____ DATA SEGMENT
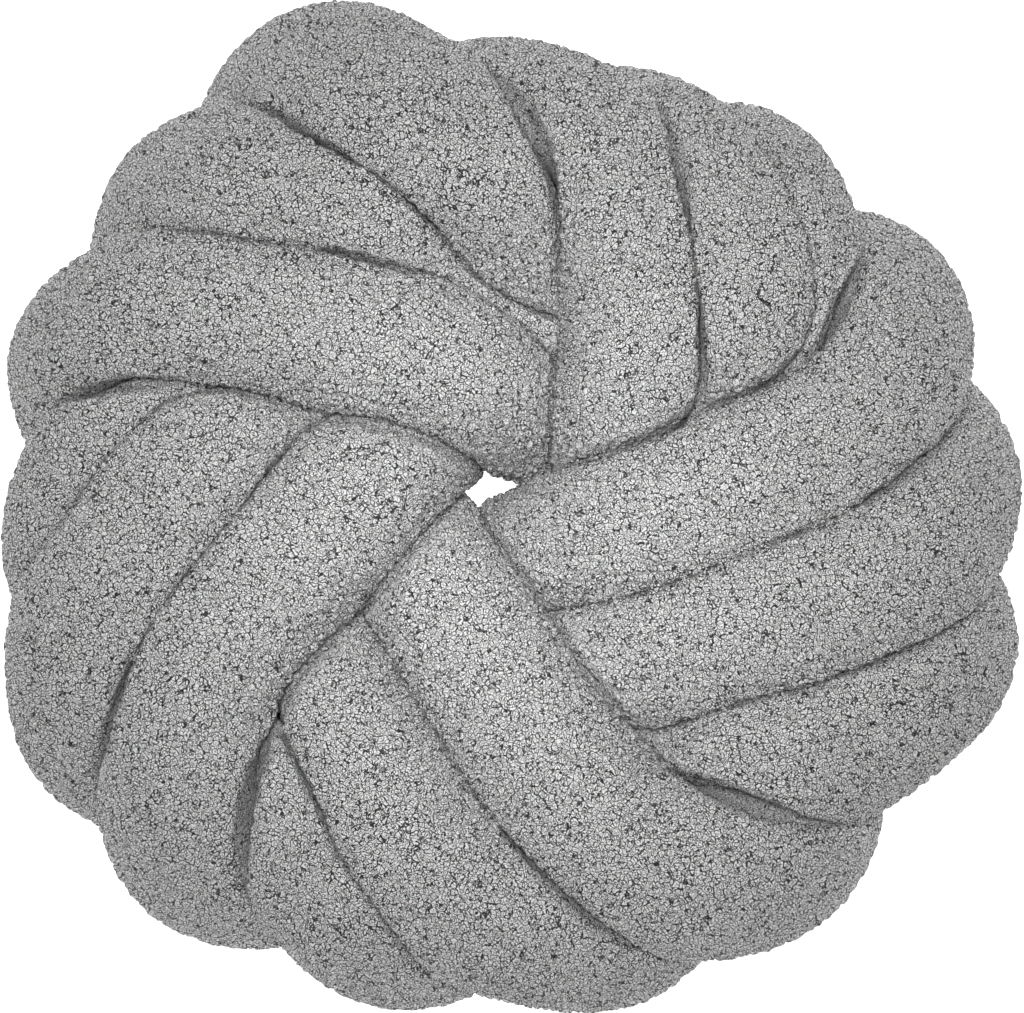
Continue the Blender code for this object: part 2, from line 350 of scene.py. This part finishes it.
# round ends: radius sqrt(1 - s^2), where s runs from 0 to almost 1 at the end
fromEnd = np.minimum(at, at[-1] - at)
short = np.clip(1 - fromEnd / stuffing["endRounding"], 0.0, stuffing["endCut"])
radius = path[:, 3] * np.sqrt(1 - short**2)
side, up = carriedFrames(centre)
bend = np.gradient(np.gradient(centre, at, axis=0), at, axis=0)
angles = np.arange(stuffing["angles"]) * 2 * math.pi / stuffing["angles"]
limit = reachLimits(centre, radius, at, side, up, angles)
own = radius[:, None] * pressedWidth(centre, side, up, angles)
away = awayFromCrease(own, limit)
# on a bend's inner side the stuffing stops short of the middle that the tube bends around
leastBend = 1e-4
inward = np.outer((bend * side).sum(1), np.cos(angles)) + np.outer((bend * up).sum(1), np.sin(angles))
limit = np.minimum(limit, stuffing["bendShare"] / np.maximum(inward, leastBend))
limit = np.maximum(evenOut(limit, stuffing["smoothSteps"], 0), stuffing["leastReach"])
# soft least of both: (own^-p + limit^-p)^(-1/p)
power = stuffing["contactPower"]
reach = (own**-power + limit**-power) ** (-1 / power)
# free is 1 where nothing presses on the tube, and squeezed is 1 where two passes meet
free = smoothStep(stuffing["freeFrom"], stuffing["freeTo"], limit / radius[:, None])
squeezed = 1 - smoothStep(stuffing["squeezedFrom"], stuffing["squeezedTo"], limit / own)
print("centre line", round(at[-1] * mm, 2), "m, sections worked out")

# the fine surface: a grid of along the tube by around it

surface = {
    "trianglesInAll": 940000,
    "around": 96,
    "hiddenDensity": 0.07,  # points on pressed sides, against free ones
    "hiddenRings": 0.15,  # rings to a length where none of the tube shows, against a shown part
    "shownFrom": 0.02,  # share of a ring that is free, from hidden to shown
    "shownTo": 0.2,
    "blendAlong": 3,  # sections over which the density changes
    "blendAround": 1,
    "quickLook": 3,
}


def ringPlaces(shown):
    # rings stand closer where more of the tube shows
    weight = smoothStep(surface["shownFrom"], surface["shownTo"], shown)
    weight = surface["hiddenRings"] + (1 - surface["hiddenRings"]) * weight
    share = np.r_[0.0, np.cumsum((weight[1:] + weight[:-1]) / 2 * np.diff(at))]
    count = surface["trianglesInAll"] // (2 * surface["around"])
    return np.interp(np.linspace(0, share[-1], count), share, np.arange(len(at)))


def mixRings(values, place):
    # linear mix between the two nearest base sections
    low = np.clip(place.astype(int), 0, len(values) - 2)
    part = (place - low).reshape(-1, *([1] * (values.ndim - 1)))
    return values[low] * (1 - part) + values[low + 1] * part


def aroundAngles(density):
    # angle(u) is where the running sum of the density reaches the share u of its total
    total = np.cumsum(np.concatenate([density, density[:, :1]], axis=1), axis=1)
    total = (total - total[:, :1]) / (total[:, -1:] - total[:, :1])
    wanted = np.arange(surface["around"]) / surface["around"]
    low = (total[:, None, :] <= wanted[None, :, None]).sum(axis=2) - 1
    low = np.clip(low, 0, density.shape[1] - 1)
    before = np.take_along_axis(total, low, axis=1)
    after = np.take_along_axis(total, low + 1, axis=1)
    part = (wanted[None] - before) / np.maximum(after - before, tiny)
    return (low + part) * 2 * math.pi / density.shape[1]


def aroundMix(table, theta):
    # periodic linear read of a table by angle
    spot = theta / (2 * math.pi) * stuffing["angles"]
    low = np.floor(spot).astype(int)
    part = spot - low
    first = np.take_along_axis(table, low % stuffing["angles"], axis=1)
    second = np.take_along_axis(table, (low + 1) % stuffing["angles"], axis=1)
    return first * (1 - part) + second * part


spread = 1 - evenOut(evenOut(1 - free, surface["blendAlong"], 0), surface["blendAround"], 1)
place = ringPlaces(spread.mean(axis=1))
ringCentre = mixRings(centre, place)
ringSide = mixRings(side, place)
ringUp = mixRings(up, place)
theta = aroundAngles(surface["hiddenDensity"] + (1 - surface["hiddenDensity"]) * mixRings(spread, place))
ringReach = aroundMix(mixRings(reach, place), theta)
freeHere = aroundMix(mixRings(free, place), theta)
squeezedHere = aroundMix(mixRings(squeezed, place), theta)
awayHere = aroundMix(mixRings(away, place), theta)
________
WORK REQUIRED:
Write out, exactly and with nothing else, the lines of the listing above from its first line through the line with "# the fine surface: a".

SOLUTION FOR THIS TASK:
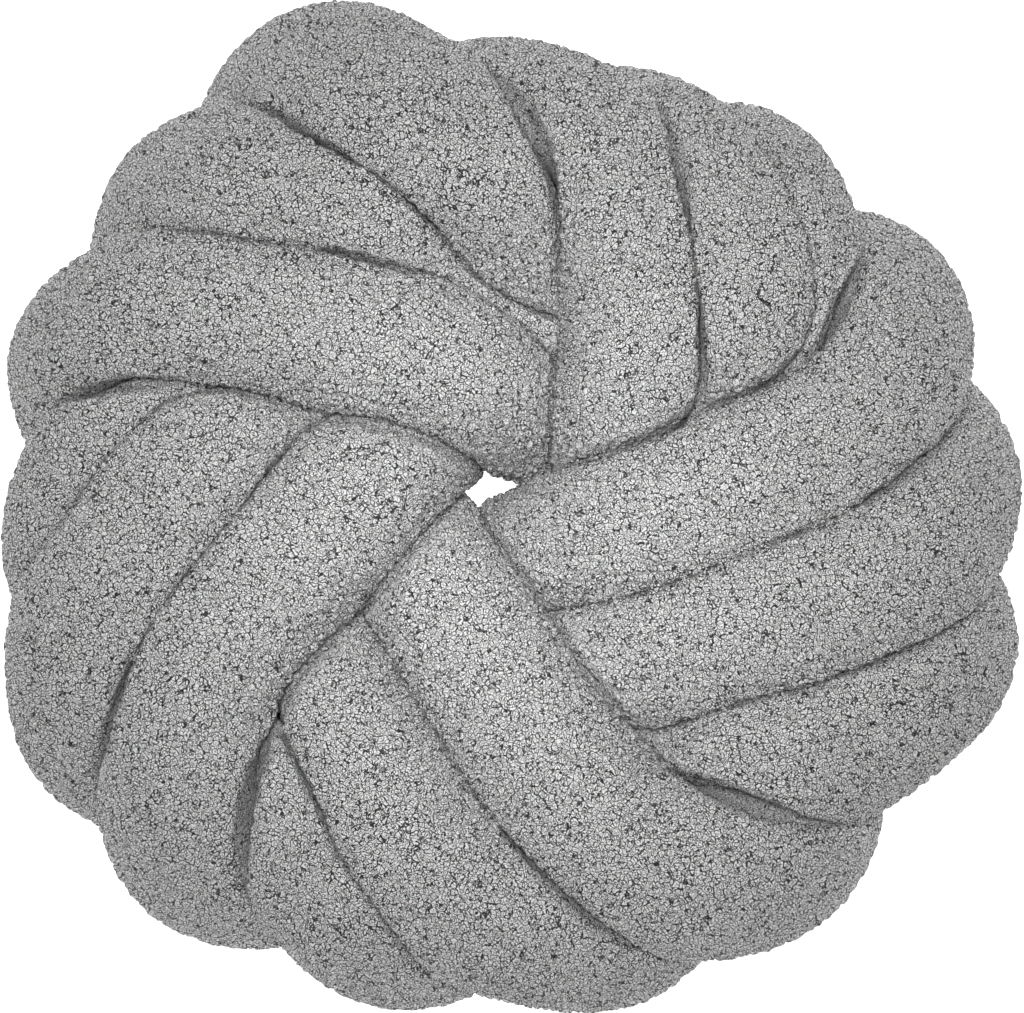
Continue the Blender code for this object: part 2, from line 350 of scene.py. This part finishes it.
# round ends: radius sqrt(1 - s^2), where s runs from 0 to almost 1 at the end
fromEnd = np.minimum(at, at[-1] - at)
short = np.clip(1 - fromEnd / stuffing["endRounding"], 0.0, stuffing["endCut"])
radius = path[:, 3] * np.sqrt(1 - short**2)
side, up = carriedFrames(centre)
bend = np.gradient(np.gradient(centre, at, axis=0), at, axis=0)
angles = np.arange(stuffing["angles"]) * 2 * math.pi / stuffing["angles"]
limit = reachLimits(centre, radius, at, side, up, angles)
own = radius[:, None] * pressedWidth(centre, side, up, angles)
away = awayFromCrease(own, limit)
# on a bend's inner side the stuffing stops short of the middle that the tube bends around
leastBend = 1e-4
inward = np.outer((bend * side).sum(1), np.cos(angles)) + np.outer((bend * up).sum(1), np.sin(angles))
limit = np.minimum(limit, stuffing["bendShare"] / np.maximum(inward, leastBend))
limit = np.maximum(evenOut(limit, stuffing["smoothSteps"], 0), stuffing["leastReach"])
# soft least of both: (own^-p + limit^-p)^(-1/p)
power = stuffing["contactPower"]
reach = (own**-power + limit**-power) ** (-1 / power)
# free is 1 where nothing presses on the tube, and squeezed is 1 where two passes meet
free = smoothStep(stuffing["freeFrom"], stuffing["freeTo"], limit / radius[:, None])
squeezed = 1 - smoothStep(stuffing["squeezedFrom"], stuffing["squeezedTo"], limit / own)
print("centre line", round(at[-1] * mm, 2), "m, sections worked out")

# the fine surface: a grid of along the tube by around it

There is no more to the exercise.